Other than cost, the reason that I selected this chip was that it seemed marketed towards this exact application. Battery technology is written in the advertising materials, and the datasheet shows this:

 

Oh yeah,  perfect! An undervoltage cutoff. That should be good for LiPo protection.

so I drew a schematic like this:

 

And then sent it off as a one-off PCB through OSHPark.

It costed about a dollar.

 

 

I got it back, soldered it, and did a quick bench-test. Instead of cutting off at 3.3v like I intend, it didn’t turn on until close to 5v.

No good!

So I pulled out the scope and checked the voltage at VINA:

 

 

The input voltage was completely stable, so that wavy portion in the middle of the voltage divider wasn’t coming from the input.

Going back to the datasheet:

 

This was ambiguous, but hindsight tells me it’s not actually intended to be a voltage cutoff. This is just the power for the control circuitry itself.

What was happening was that the internal control circuitry was drawing enough current that the voltage at the middle of the divider sag enough that it hit its cutoff, and turned the chip off, making the voltage rise enough that it turned on again, etc.

This chip is advertised in Richtek’s appnotes as being good for LiPos because of that cutoff, I assumed, but it doesn’t actually work!

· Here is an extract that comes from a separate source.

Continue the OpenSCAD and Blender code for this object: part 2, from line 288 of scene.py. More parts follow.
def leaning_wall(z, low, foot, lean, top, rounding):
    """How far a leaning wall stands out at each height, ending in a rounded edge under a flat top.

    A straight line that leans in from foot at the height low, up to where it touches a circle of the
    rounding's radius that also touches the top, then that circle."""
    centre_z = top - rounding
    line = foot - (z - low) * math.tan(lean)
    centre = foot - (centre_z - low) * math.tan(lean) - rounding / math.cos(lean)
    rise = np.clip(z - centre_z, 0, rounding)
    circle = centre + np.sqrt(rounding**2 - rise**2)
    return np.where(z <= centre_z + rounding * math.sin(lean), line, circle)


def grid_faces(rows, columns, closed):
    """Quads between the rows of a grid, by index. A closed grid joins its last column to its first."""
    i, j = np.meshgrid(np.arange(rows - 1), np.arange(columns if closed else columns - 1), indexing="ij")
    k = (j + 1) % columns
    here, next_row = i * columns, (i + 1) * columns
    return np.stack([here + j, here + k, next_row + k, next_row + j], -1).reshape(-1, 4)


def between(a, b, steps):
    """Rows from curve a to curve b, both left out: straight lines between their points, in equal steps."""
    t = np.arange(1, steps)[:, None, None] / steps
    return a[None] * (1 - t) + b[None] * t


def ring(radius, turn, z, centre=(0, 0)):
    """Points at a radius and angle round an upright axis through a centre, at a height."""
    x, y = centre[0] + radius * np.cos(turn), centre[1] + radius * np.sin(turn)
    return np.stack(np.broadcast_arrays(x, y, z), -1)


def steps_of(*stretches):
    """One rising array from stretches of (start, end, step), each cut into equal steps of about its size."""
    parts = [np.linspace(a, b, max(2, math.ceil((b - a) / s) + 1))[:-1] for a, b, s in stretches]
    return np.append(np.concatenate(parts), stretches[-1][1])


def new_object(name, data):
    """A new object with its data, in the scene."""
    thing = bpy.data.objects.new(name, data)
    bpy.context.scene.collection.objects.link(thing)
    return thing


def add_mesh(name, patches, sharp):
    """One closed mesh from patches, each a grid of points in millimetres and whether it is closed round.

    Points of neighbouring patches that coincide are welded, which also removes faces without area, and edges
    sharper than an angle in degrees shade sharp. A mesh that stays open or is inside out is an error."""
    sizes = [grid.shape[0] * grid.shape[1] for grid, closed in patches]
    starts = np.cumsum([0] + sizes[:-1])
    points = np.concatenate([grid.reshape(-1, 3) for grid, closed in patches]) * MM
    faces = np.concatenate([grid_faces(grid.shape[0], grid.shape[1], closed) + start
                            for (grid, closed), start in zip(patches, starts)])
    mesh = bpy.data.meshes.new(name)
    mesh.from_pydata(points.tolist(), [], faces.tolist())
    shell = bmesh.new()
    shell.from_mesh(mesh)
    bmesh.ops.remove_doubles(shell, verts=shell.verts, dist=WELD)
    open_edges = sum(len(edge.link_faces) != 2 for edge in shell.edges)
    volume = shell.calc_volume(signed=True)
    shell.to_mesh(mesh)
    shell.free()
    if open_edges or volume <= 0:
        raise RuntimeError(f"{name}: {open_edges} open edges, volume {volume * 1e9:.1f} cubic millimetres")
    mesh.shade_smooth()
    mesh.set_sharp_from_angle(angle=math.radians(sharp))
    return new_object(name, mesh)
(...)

So, I bodged VINA to VIN, and now it works, albeit at the full range of the chip. That’s not exactly what I want.

The other thought is to use EN as the cutoff.

It’s supposed to shut the chip off at “logic level low” whatever that means for a wide input voltage chip.

 

Logic level is anywhere from 1.4 to 1.8v, which is annoyingly wide.

 

But I gave it a shot.

 

 

 

Some test results:

Channel 1(Yellow) is output, 2(Teal) is the EN pin, and 3(Purple) is the input voltage.

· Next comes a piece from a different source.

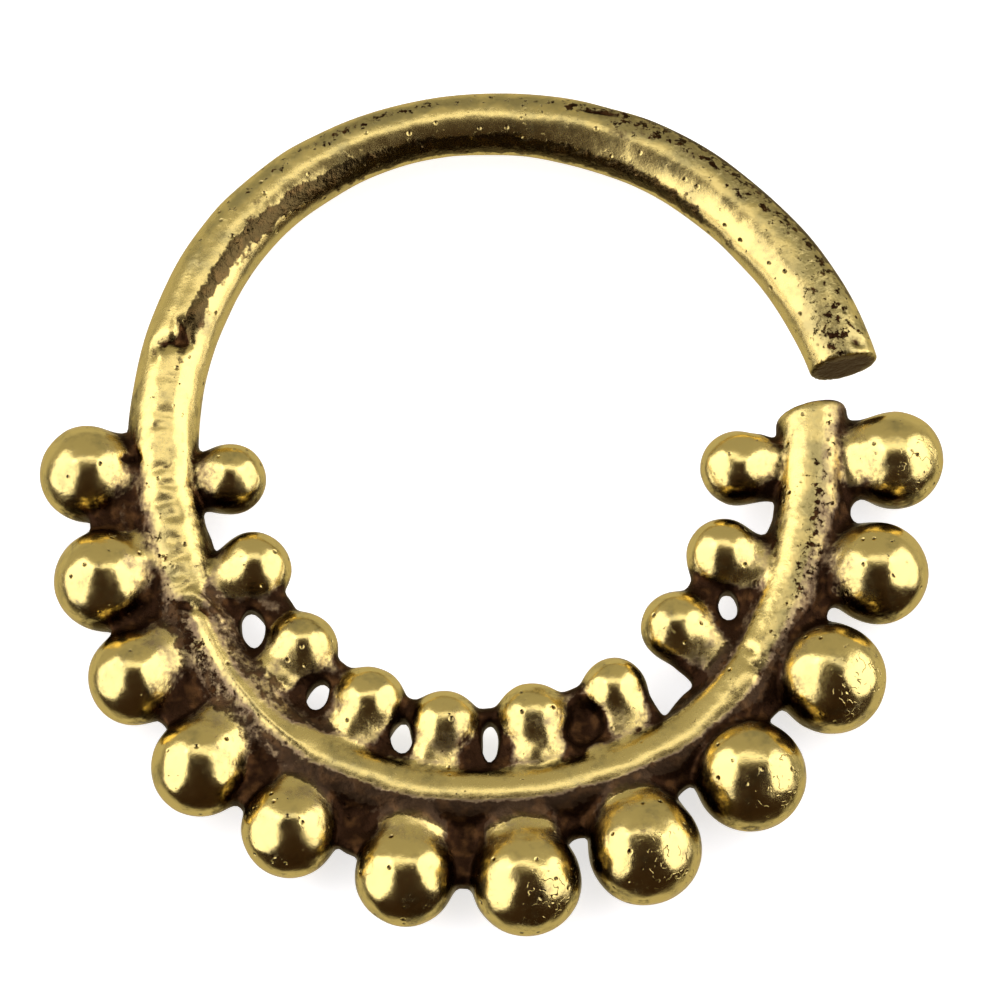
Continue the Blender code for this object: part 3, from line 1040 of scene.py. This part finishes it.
def pale_table():
    """A plain pale table top under the ring, a square that reaches half_size metres each way."""
    half_size = 0.4
    corners = [(-1, -1), (1, -1), (1, 1), (-1, 1)]
    mesh = bpy.data.meshes.new("pale_table")
    mesh.from_pydata([(x * half_size, y * half_size, 0) for x, y in corners], [], [(0, 1, 2, 3)])
    table = in_scene("pale_table", mesh)
    material = bpy.data.materials.new("pale_table")
    material.use_nodes = True
    shader = material.node_tree.nodes["Principled BSDF"]
    shader.inputs["Base Color"].default_value = (0.9, 0.9, 0.9, 1)
    shader.inputs["Roughness"].default_value = 0.9
    shader.inputs["Emission Color"].default_value = (1, 1, 1, 1)
    shader.inputs["Emission Strength"].default_value = 0.70
    mesh.materials.append(material)
    table.visible_glossy = False


# The soft panels round the ring, as angles seen from it: turn to the camera's right, lift towards the
# top of the picture, half width and half height, in degrees. softness: how much of the panel fades
# towards its edge. light: how bright its middle is. lean: how far its top leans to the left.
Panel = namedtuple("Panel", "turn lift half_width half_height softness light lean")
PANELS = [Panel(*row) for row in (
    (-63, 1, 34, 46, 0.16, 1.9, -20),
    (67, 9, 35, 38, 0.16, 1.9, 25),
    (0, 39, 34, 8, 0.30, 1.25, 0),
)]
PANEL_COLOUR = (1.0, 1.0, 1.12)
BACKDROP = (0.43, 0.41, 0.35, 1)
LOW_ROOM = (0.60, 0.58, 0.52, 1)
DARK_ROOM = (0.032, 0.017, 0.010, 1)

# Which way the low part of the room is: down from the camera
DOWNWARD = (0, 0.33, -0.94)

# The camera: how far it leans back, in degrees, how far away it is, how wide its picture is there, and
# the spot of the ring that it looks at, in millimetres
CAMERA_LEAN = 20
CAMERA_DISTANCE = 150.0
PICTURE_WIDTH = 17.143
LOOKED_AT = (0.2057, -0.766, WIRE_HEIGHT)


def from_camera(x, y, z):
    """A direction given to the camera's right, up and towards it, turned into the ring's frame."""
    lean = math.radians(CAMERA_LEAN)
    return Vector(
        (x, y * math.cos(lean) - z * math.sin(lean), y * math.sin(lean) + z * math.cos(lean))
    )


def panel_light(tree, way, panel):
    """How much light a panel sends from a direction: all of it inside a soft-edged rounded form, where
    the widths and heights as shares of its half sizes, raised to a power, add up to less than one."""
    squareness, least_facing = 2.6, 0.02
    turn, lift = math.radians(panel.turn), math.radians(panel.lift)
    middle = from_camera(
        math.sin(turn) * math.cos(lift), math.sin(lift), math.cos(turn) * math.cos(lift)
    )
    level = from_camera(math.cos(turn), 0, -math.sin(turn))
    upright = middle.cross(level)
    lean = math.radians(panel.lean)
    right = level * math.cos(lean) + upright * math.sin(lean)
    up = upright * math.cos(lean) - level * math.sin(lean)
    ahead = math_value(tree, "MAXIMUM", along_axis(tree, way, middle), least_facing)
    shares = []
    for axis, half in ((right, panel.half_width), (up, panel.half_height)):
        share = math_value(tree, "DIVIDE", along_axis(tree, way, axis), ahead)
        share = math_value(tree, "DIVIDE", share, math.tan(math.radians(half)))
        shares.append(math_value(tree, "POWER", math_value(tree, "ABSOLUTE", share), squareness))
    reach = math_value(tree, "ADD", *shares)
    outside = eased(tree, reach, 1 - panel.softness, 1 + panel.softness)
    return product(tree, without(tree, 1.0, outside), panel.light)


def studio_air():
    """A dim studio: soft panels at both sides and above, dark round the camera, a grey backdrop
    behind the ring and a pale table below."""
    world = bpy.data.worlds.new("studio_air")
    world.use_nodes = True
    tree = world.node_tree
    way = node(tree, "ShaderNodeTexCoord").outputs["Generated"]
    behind = node(tree, "ShaderNodeSeparateXYZ", way).outputs[1]
    room = mixed(tree, eased(tree, behind, -0.1, 0.55), DARK_ROOM, BACKDROP)
    low_down = along_axis(tree, way, DOWNWARD)
    room = mixed(tree, eased(tree, low_down, 0.3, 0.5), room, LOW_ROOM)
    light = 0.0
    for panel in PANELS:
        light = math_value(tree, "ADD", panel_light(tree, way, panel), light)
    glow = node(tree, "ShaderNodeCombineXYZ", light, light, light).outputs[0]
    glow = node(tree, "ShaderNodeVectorMath", glow, PANEL_COLOUR, operation="MULTIPLY").outputs[0]
    total = node(tree, "ShaderNodeVectorMath", room, glow, operation="ADD").outputs[0]
    background = tree.nodes["Background"]
    tree.links.new(total, background.inputs["Color"])
    background.inputs["Strength"].default_value = 1.0
    bpy.context.scene.world = world


def photo_camera(ring_shift):
    """A camera above the table, leaning back by the photograph's angle."""
    aim = Vector(np.array(LOOKED_AT) + ring_shift)
    lens = bpy.data.cameras.new("photo_camera")
    lens.sensor_width = 36
    lens.lens = lens.sensor_width * CAMERA_DISTANCE / PICTURE_WIDTH
    lens.clip_start, lens.clip_end = 0.001, 10
    camera = in_scene("photo_camera", lens)
    camera.location = (aim + from_camera(0, 0, 1) * CAMERA_DISTANCE) * MILLIMETRE
    camera.rotation_euler = (math.radians(CAMERA_LEAN), 0, 0)
    bpy.context.scene.camera = camera


ring, ring_shift = fused_brass_ring()
ring.data.materials.append(worn_brass())
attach(ring, "root")
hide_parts("nose_ring")
pale_table()
studio_air()
photo_camera(ring_shift)
bpy.context.scene.view_settings.view_transform = "Standard"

At 1.11V input, output is still disabled.

 

At around 1.59V, the output springs up to 3.24V:

 

Weirdly, as the EN pin gets closer to the theoretically 1.55-ish point where it’s supposed to turn on, output noise starts to hugely increase:

 

Until right at the logic level high point, the output voltage has almost a full volt of non-periodic, constant noise:

It’s possible that it’s not a coincidence that is right when the controller switches from boost mode to buck mode.

So again, let’s bodge this back into a manufacturer-recommended specification:

Replacing R3 with a 0-ohm resistor (or: a wire) gets this back into spec:

In this case, the output (teal) is still disabled until the input(yellow) starts to hit 1.50V.

 

From there, there’s a sudden switch-on at 1.56V to 3.2V output:

 

And it quickly rises to a 3.3V and stays there for the full range, up to 5V input:

Output ringing is a periodic 1V peak-to-peak for about 20ns, every 1us or so. This gets a little lower when the output is loaded and provides some damping.

 

So the moral of the story is that the Richtek RT6150A works quite well, but only when the datasheet is closely adhered to. Anything “interesting” in the design leads to unacceptable noise or unpredictable results.

 

In the meantime, the RT6150A seems to be on the way to phasing out. Stock on Digikey is 0, with a 16 week lead time for new parts. The catalog not-so-subtly hints at using the RT6150B variant, and the datasheet is almost identical. The glaring differences are a few added lines in the marketing copy on the first page saying that fixed 3.3V operation is possible by tying the feedback pin directly to the output.

Anyway, that’s my debugging story. Nothing was particularly novel or unusual, but it was a good process to document irregularities while abusing the chip.